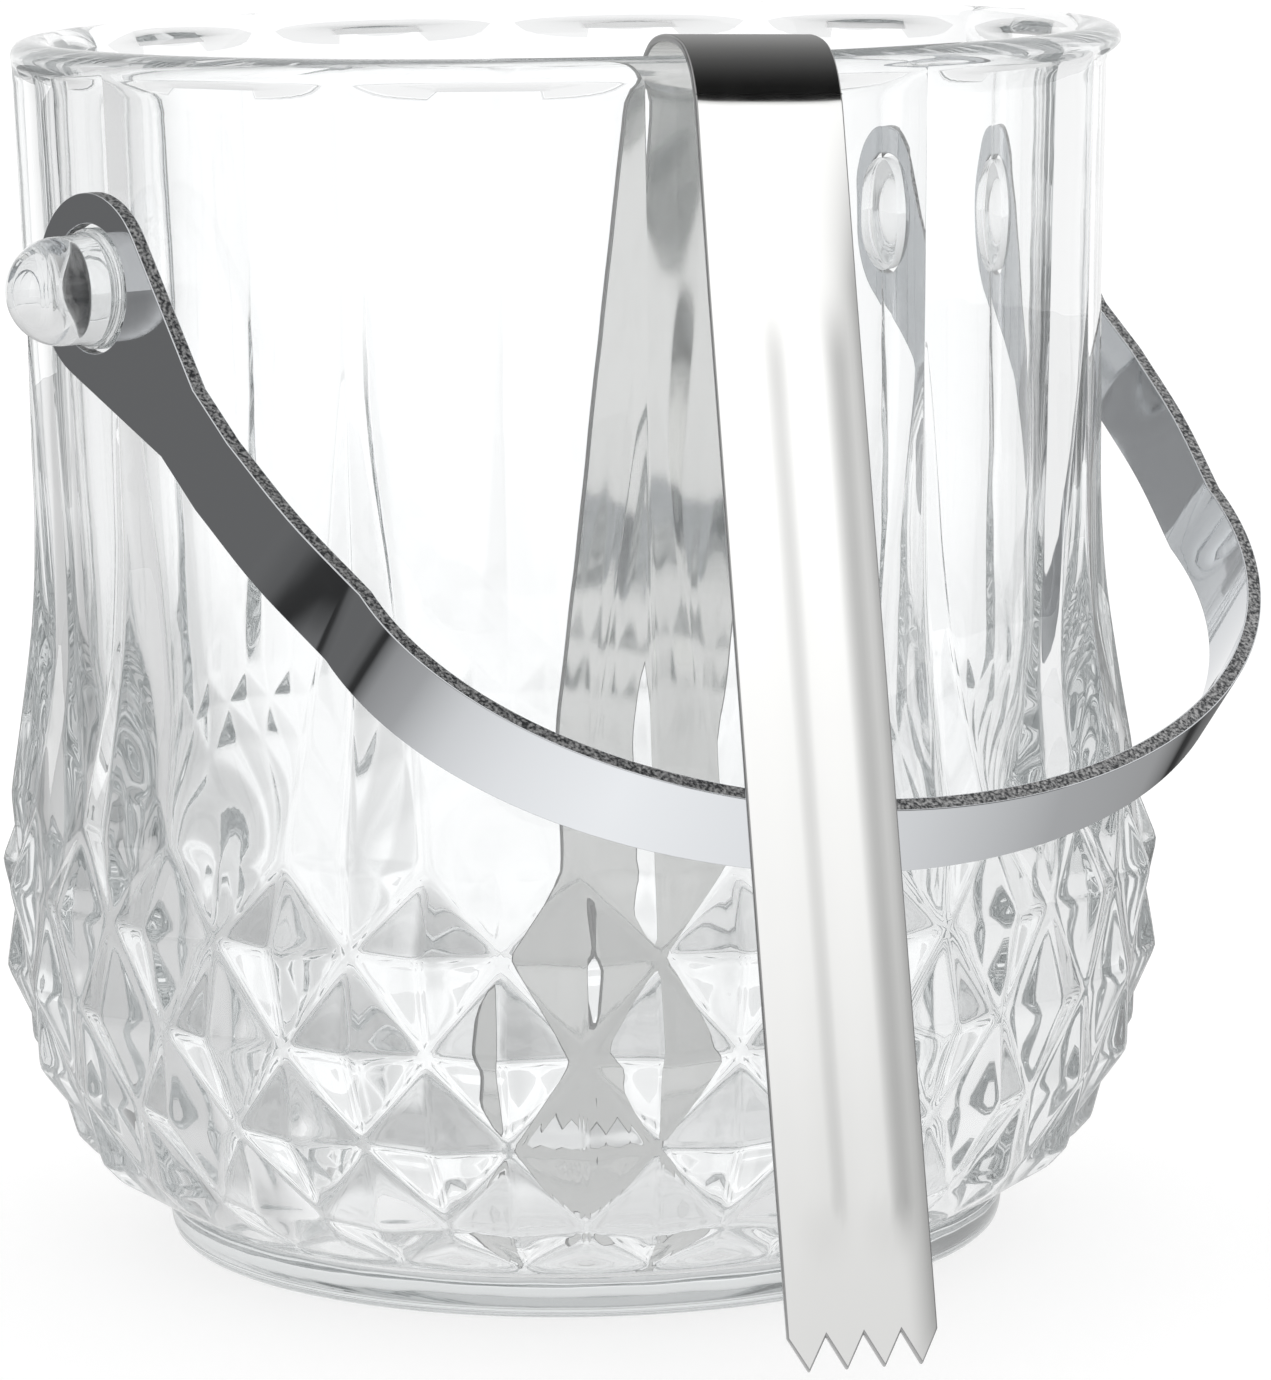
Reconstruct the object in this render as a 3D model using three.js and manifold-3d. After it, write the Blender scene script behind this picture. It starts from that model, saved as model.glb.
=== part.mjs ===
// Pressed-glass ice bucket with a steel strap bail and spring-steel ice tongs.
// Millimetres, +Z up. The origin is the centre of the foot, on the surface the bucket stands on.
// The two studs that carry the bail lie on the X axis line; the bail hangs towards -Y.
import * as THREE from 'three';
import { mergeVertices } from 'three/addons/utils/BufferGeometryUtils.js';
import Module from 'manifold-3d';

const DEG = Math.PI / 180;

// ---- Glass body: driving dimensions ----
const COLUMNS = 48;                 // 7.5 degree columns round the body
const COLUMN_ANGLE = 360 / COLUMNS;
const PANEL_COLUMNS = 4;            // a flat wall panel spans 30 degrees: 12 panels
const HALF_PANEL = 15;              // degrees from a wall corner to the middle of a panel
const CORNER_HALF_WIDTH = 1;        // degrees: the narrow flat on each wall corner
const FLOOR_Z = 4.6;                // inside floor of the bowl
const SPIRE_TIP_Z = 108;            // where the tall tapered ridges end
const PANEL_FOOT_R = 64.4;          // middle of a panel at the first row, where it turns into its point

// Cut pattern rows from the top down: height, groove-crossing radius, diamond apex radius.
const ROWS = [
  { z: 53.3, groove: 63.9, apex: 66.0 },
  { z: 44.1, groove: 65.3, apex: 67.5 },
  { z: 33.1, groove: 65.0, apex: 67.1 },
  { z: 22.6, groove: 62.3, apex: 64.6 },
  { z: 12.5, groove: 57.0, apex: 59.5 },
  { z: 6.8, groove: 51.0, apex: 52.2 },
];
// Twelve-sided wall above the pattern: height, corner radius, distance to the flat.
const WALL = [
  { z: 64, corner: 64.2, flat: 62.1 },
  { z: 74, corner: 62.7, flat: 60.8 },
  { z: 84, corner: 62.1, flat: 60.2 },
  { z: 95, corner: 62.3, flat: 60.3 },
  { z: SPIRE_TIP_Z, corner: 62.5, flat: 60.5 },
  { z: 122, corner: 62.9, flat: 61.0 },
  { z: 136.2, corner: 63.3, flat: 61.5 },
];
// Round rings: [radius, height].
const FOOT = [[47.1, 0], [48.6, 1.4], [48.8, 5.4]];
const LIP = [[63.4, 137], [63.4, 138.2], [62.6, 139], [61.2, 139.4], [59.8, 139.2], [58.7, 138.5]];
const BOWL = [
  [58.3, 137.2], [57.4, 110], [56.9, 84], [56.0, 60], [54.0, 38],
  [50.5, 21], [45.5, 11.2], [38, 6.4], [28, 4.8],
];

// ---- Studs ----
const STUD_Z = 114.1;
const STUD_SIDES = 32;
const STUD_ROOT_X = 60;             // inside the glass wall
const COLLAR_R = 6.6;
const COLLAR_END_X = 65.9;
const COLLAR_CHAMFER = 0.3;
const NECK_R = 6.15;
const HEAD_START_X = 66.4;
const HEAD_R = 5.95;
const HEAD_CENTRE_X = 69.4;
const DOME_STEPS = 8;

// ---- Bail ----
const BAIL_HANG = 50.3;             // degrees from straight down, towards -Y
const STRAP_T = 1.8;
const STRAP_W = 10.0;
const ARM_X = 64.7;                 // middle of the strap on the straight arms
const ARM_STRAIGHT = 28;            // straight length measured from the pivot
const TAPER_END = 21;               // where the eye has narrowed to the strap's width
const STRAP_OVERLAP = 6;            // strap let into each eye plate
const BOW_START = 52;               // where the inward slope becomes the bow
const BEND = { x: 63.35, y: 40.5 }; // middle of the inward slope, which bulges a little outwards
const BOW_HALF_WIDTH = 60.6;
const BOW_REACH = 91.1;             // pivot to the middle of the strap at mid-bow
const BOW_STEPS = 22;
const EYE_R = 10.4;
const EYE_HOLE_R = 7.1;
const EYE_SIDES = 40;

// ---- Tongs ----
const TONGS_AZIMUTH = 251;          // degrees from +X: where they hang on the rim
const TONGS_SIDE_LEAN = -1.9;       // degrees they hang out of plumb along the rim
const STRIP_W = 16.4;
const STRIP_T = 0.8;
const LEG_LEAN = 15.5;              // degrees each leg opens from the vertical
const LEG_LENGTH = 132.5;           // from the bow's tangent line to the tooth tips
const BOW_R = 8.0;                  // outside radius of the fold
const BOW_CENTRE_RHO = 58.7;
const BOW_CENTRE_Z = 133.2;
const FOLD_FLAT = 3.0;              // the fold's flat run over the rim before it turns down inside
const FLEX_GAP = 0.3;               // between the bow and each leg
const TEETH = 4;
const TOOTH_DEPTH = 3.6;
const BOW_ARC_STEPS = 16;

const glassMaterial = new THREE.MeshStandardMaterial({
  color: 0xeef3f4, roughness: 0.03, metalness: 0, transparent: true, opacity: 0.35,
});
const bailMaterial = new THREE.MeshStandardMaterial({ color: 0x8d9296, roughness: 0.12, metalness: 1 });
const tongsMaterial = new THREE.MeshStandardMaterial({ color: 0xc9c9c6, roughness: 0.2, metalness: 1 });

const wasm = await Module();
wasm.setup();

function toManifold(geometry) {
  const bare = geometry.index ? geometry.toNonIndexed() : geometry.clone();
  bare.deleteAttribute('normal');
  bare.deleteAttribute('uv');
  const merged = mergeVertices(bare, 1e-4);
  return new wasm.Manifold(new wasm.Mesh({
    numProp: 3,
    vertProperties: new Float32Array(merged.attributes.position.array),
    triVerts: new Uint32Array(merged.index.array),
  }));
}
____
■ STATED TASK ■
List all lines in the material containing the string "that".

■ FINAL RESULT ■
Reconstruct the object in this render as a 3D model using three.js and manifold-3d. After it, write the Blender scene script behind this picture. It starts from that model, saved as model.glb.
// The two studs that carry the bail lie on the X axis line; the bail hangs towards -Y.